The synonym volcán is the central-Mexican rename, used in Guadalajara and Mexico City as the Sinaloan form moved south through the 1990s and 2000s, and it stuck because the visual reading lines up: the crisp curled cheese rim plus the central mound of meat plus the slick of red salsa across the top reads as a small erupting cone. The naming convergence in print is roughly dated to the 2000s in both cities, with menu and food-press use of volcán in Guadalajara and Mexico City stabilising over that decade. The Sonoran synonym lorenza circulates regionally but is rarer in print. Cooks across all three regions agree on the technique while disagreeing on the etymology of every name: the vampiro theories range from a bat-wing shape to salsa running from the mouth like blood to the dish draining hunger the way the figure drains its victim, and none has documentary support.
What is reliably documented is the dish's spread north and into California through the 2000s and 2010s, when Boyle Heights and South Los Angeles taquerias from El Verde and Mazatlán lineages popularised both names on their menus, often listing vampiros and volcanes side by side as alternate labels for the same construction.

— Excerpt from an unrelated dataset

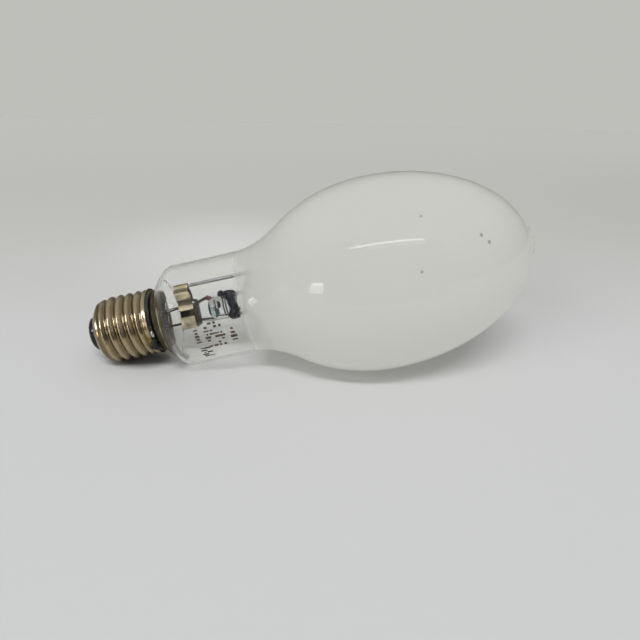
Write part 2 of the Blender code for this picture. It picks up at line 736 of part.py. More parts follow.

The Los Angeles food writer Bill Esparza documented Boyle Heights vampiros and volcanes at Tacos Guanajuato on his Street Gourmet LA blog in May 2010, treating them in the same post as alternate names for the same dish; that May 2010 post is among the earliest U.S. food-press attestations of either term. The naming dispute is alive at any cart that serves both regional crowds, while the cheese-fused tortilla underneath is identical from Sinaloa to Pico-Union.